Jakarta, Aktual.com – Peneliti senior Lembaga Ilmu Pengetahuan Indonesia (LIPI), Syamsudin Haris, menyatakan bahwa pemerintah tidak memiliki posisi yang jelas dalam pembahasan Rancangan Undang-undang (RUU) Pemilu yang sedang digodok DPR.

“Pemerintah kita sejak awal tidak memiliki posisi politik yang jelas dalam UU Pemilu ini. Pemerintah Jokowi-JK ini mestinya mempunyai posisi politik dalam mendesain kehidupan politik yg lebih baik, efektif dan demokratis,” katanya di Jakarta, Kamis (2/3).

Berbicara dalam diskusi ‘Merespon Pembahasan RUU Pemilu: Mewujudkan RUU Pemilu yang Adil dan Proporsional’ yang digelar Wahid Institute, Syamsudin Haris menyebut ada empat poin yang dapat dijadikan parameter kualitas UU Pemilu.

Keempat parameter itu adalah insentif terhadap peningkatan kualitas pemilu, kedua insetif terhadap peningkatan kualitas pelembagaan politik, ketiga insentif terhadap peningkatan kualitas demokrasi dan terakhir insentif terhadap peningkatan efektivitas dalam sistem politik.

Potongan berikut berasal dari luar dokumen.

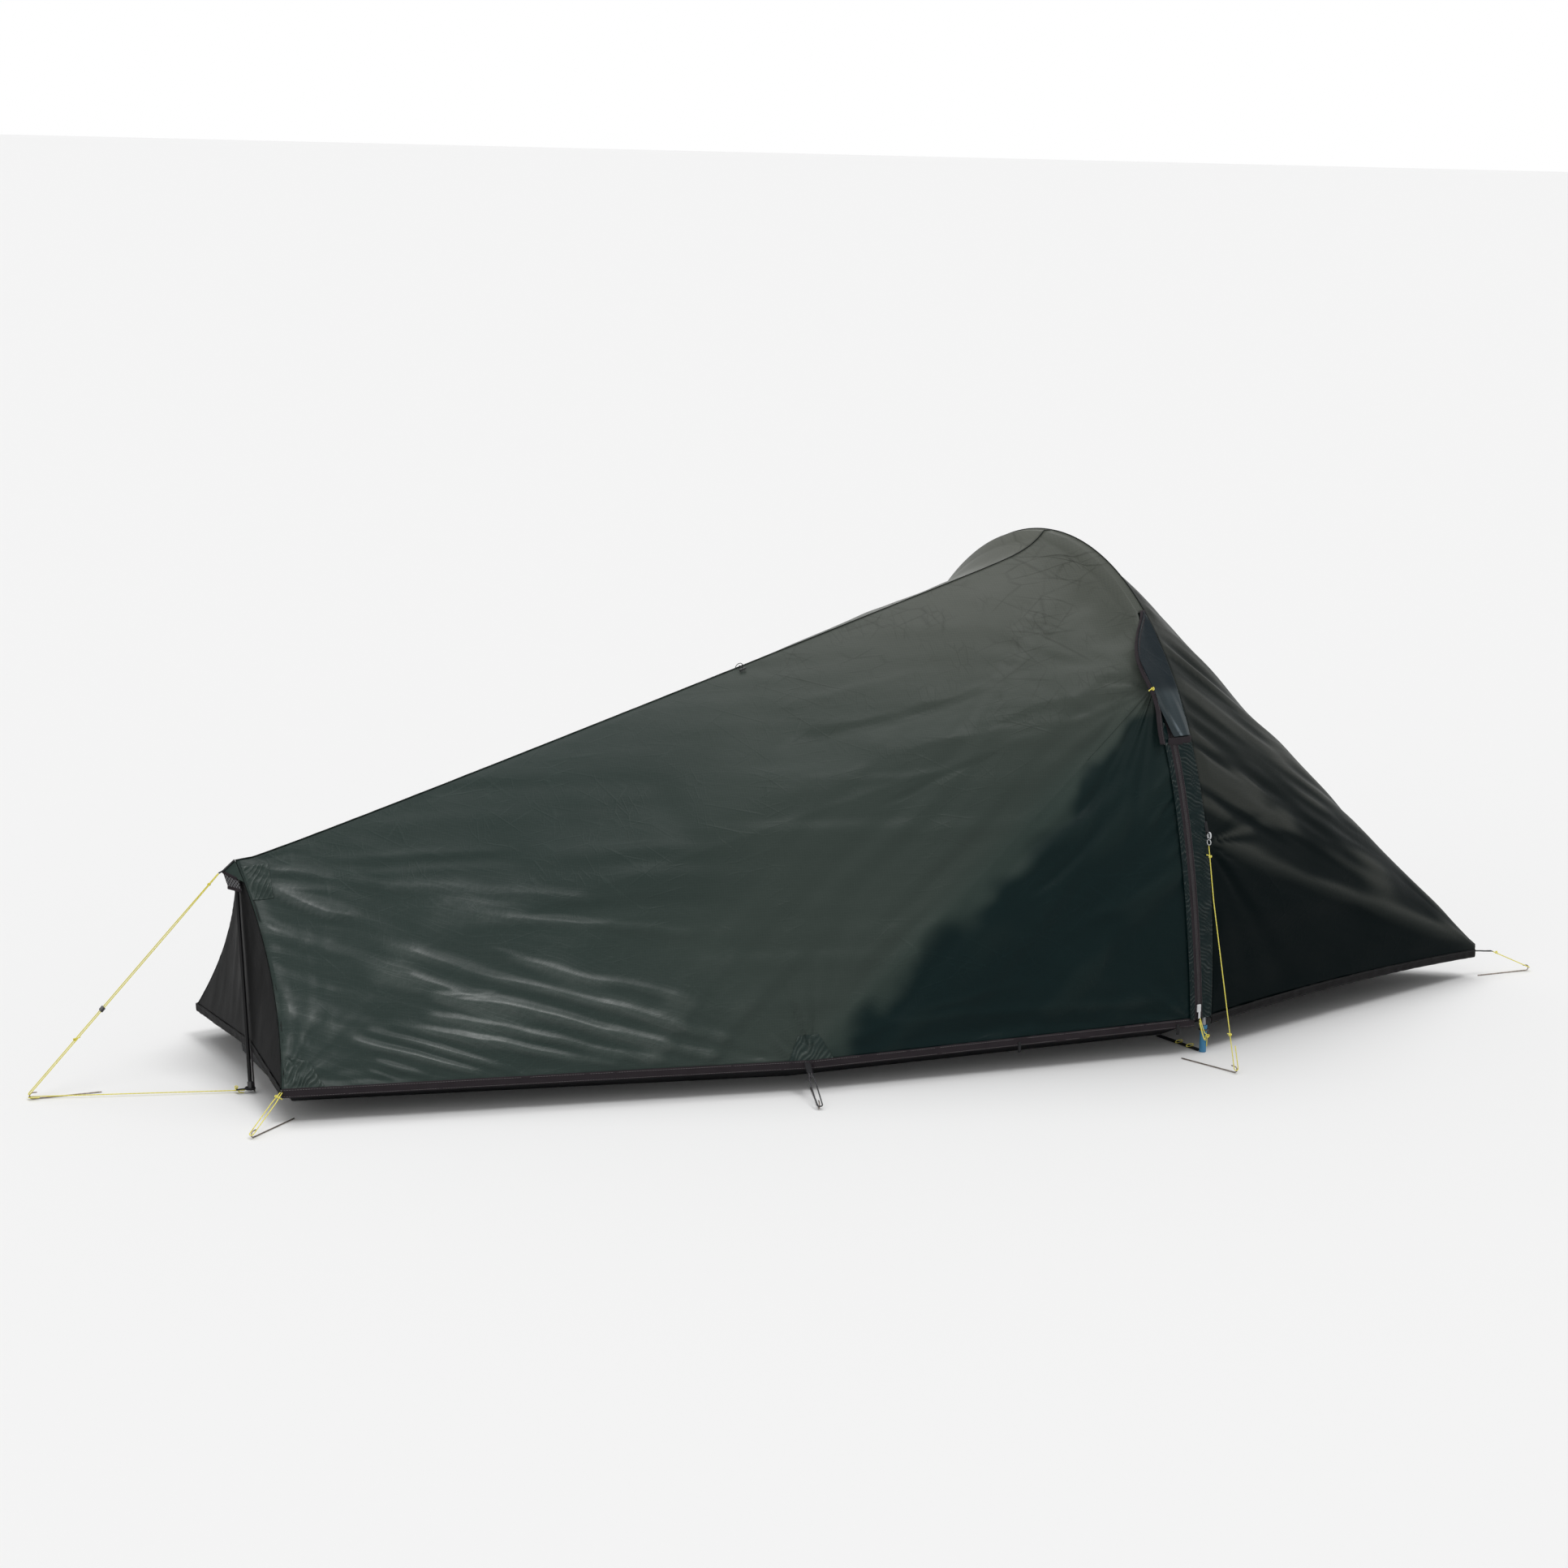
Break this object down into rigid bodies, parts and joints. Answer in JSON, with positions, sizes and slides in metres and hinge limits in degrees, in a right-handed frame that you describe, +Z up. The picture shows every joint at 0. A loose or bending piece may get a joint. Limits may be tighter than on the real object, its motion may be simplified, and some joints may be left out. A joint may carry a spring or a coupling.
{
  "type": "one-person tent",
  "caption": "Single-hoop ultralight tent with a zipped side door, low strutted foot end, pegged nose, guy lines and an inner tent with tray floor",
  "frame": {"origin": "on the ground under the middle of the tent, half way along the flysheet with its nose webbing and foot hood", "axes": "+X runs from the foot end to the nose, +Y to the side without a door, +Z up; the zipped door is on the -Y side"},
  "size_m": [3.3067, 1.2247, 1],
  "materials": {
    "fly_cloth": "dark green silicone-coated ripstop with a soft sheen",
    "end_cloth": "charcoal breathable cloth",
    "vent_mesh": "black insect mesh",
    "binding_tape": "dark purple-brown woven tape, stitched",
    "inner_cloth": "light grey breathable cloth",
    "floor_cloth": "dark coated groundsheet cloth",
    "black_webbing": "black woven webbing",
    "blue_webbing": "blue woven webbing",
    "pole_alloy": "dark anodised tube",
    "carbon_strut": "black carbon fibre tube",
    "black_plastic": "moulded black nylon",
    "pale_plastic": "moulded pale nylon",
    "zip_metal": "dark plated zip slider",
    "yellow_cord": "yellow braided cord with pale flecks",
    "grey_elastic": "grey and black elastic cord",
    "peg_titanium": "bead-blasted titanium wire"
  },
  "bodies": {
    "tent": {"fly_near_panel": "fly_cloth", "fly_far_panel": "fly_cloth", "crown_band": "fly_cloth", "zip_band": "fly_cloth", "pole_sleeve": "fly_cloth", "nose_near_panel": "fly_cloth", "nose_far_panel": "fly_cloth", "foot_hood": "fly_cloth", "foot_end_panel": "end_cloth", "foot_vent_mesh": "vent_mesh", "vent_gusset": "vent_mesh", "fly_hem_tape": "binding_tape", "nose_hem_tape": "binding_tape", "zip_tape_hoop": "binding_tape", "strut_foot_strap": "binding_tape", "hoop_pole_section_1": "pole_alloy", "hoop_pole_section_2": "pole_alloy", "hoop_pole_section_3": "pole_alloy", "hoop_pole_section_4": "pole_alloy", "pole_cup_near": "blue_webbing", "pole_cup_far": "blue_webbing", "base_strap_near": "black_webbing", "base_strap_far": "black_webbing", "foot_strut": "carbon_strut", "strut_top_cap": "black_plastic", "strut_foot_cap": "black_plastic", "guy_ring_near": "pale_plastic", "foot_guy_link": "black_webbing", "ridge_loop": "black_webbing", "nose_webbing": "black_webbing", "mid_peg_tab": "black_webbing", "inner_groundsheet": "floor_cloth", "inner_tray_wall": "floor_cloth", "inner_near_wall": "inner_cloth", "inner_far_wall": "inner_cloth", "inner_hanger_hoop": "grey_elastic", "inner_hanger_foot": "grey_elastic", "inner_hanger_head": "grey_elastic", "peg_foot": "peg_titanium", "peg_corner": "peg_titanium", "peg_mid": "peg_titanium", "peg_hoop": "peg_titanium", "peg_nose": "peg_titanium", "foot_guy_cord": "yellow_cord", "strut_foot_cord": "yellow_cord", "corner_loop": "yellow_cord", "mid_loop": "grey_elastic", "hoop_guy": "yellow_cord", "nose_cord": "yellow_cord"},
    "door": {"fly_door": "fly_cloth", "door_hem_tape": "binding_tape", "zip_tape_door": "binding_tape"},
    "lower_slider": {"zip_slider_lower": "pale_plastic"},
    "upper_slider": {"zip_slider_upper": "zip_metal"},
    "door_strap": {"vent_strap": "binding_tape"},
    "inner_door_leaf": {"inner_door": "inner_cloth"},
    "inner_slider": {"inner_zip_slider": "zip_metal"},
    "line_lock": {"foot_line_lock": "black_plastic"},
    "toggle": {"ridge_toggle": "black_plastic"},
    "far_ring": {"guy_ring_far": "pale_plastic"}
  },
  "joints": [
    {"name": "door_swing", "type": "hinge", "parent": "tent", "child": "door", "pos_m": [-0.3745, -0.506, 0.061], "axis": [-0.7555, -0.101, -0.6473], "range_deg": [0, 120]},
    {"name": "lower_slider_run", "type": "slide", "parent": "door", "child": "lower_slider", "axis": [-0.0053, 0.0248, 0.9997], "range_m": [0, 0.12]},
    {"name": "upper_slider_run", "type": "slide", "parent": "door", "child": "upper_slider", "axis": [0.0989, -0.4613, -0.8817], "range_m": [0, 0.035]},
    {"name": "strap_peel", "type": "hinge", "parent": "door", "child": "door_strap", "pos_m": [0.41628, -0.45299, 0.63], "axis": [0.0804, -0.3749, -0.9236], "range_deg": [0, 140]},
    {"name": "inner_door_fall", "type": "hinge", "parent": "tent", "child": "inner_door_leaf", "pos_m": [-0.32627, -0.4062, 0.1341], "axis": [-0.9991, 0.0002, -0.0419], "range_deg": [0, 50]},
    {"name": "inner_slider_run", "type": "slide", "parent": "tent", "child": "inner_slider", "axis": [-0.9402, -0.0014, -0.3406], "range_m": [0, 0.6]},
    {"name": "line_lock_run", "type": "slide", "parent": "tent", "child": "line_lock", "axis": [-0.6789, 0, -0.7343], "range_m": [-0.06, 0.05]},
    {"name": "toggle_swing", "type": "hinge", "parent": "tent", "child": "toggle", "pos_m": [-0.33455, -0.02192, 0.75153], "axis": [0.9531, 0.0233, 0.3017], "range_deg": [-90, 0]},
    {"name": "far_ring_swing", "type": "hinge", "parent": "tent", "child": "far_ring", "pos_m": [0.27722, 0.50043, 0.43], "axis": [0.0439, -0.2048, 0.9778], "range_deg": [-40, 40]}
  ]
}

Parameter itulah yang tidak dilihat Syamsudin dalam RUU Pemilu yang diusulkan pemerintah. Padahal pemilu yang demokratis dan representatif sudah tertuang secara tidak langsung dalam nawacita sebagai visi yang digaungkan Jokowi.

“Pemerintah kita punya koalisi pendukung yang mestinya dimanfaatkan untuk mengegolkan UU Pemilu. Jangan RUU Pemilu ini dilempar kepada DPR dan akhirnya menjadi bancakan bagi politikus DPR dan mengorbankan kepentingan bangsa ini,” demikian Syamsudin Haris.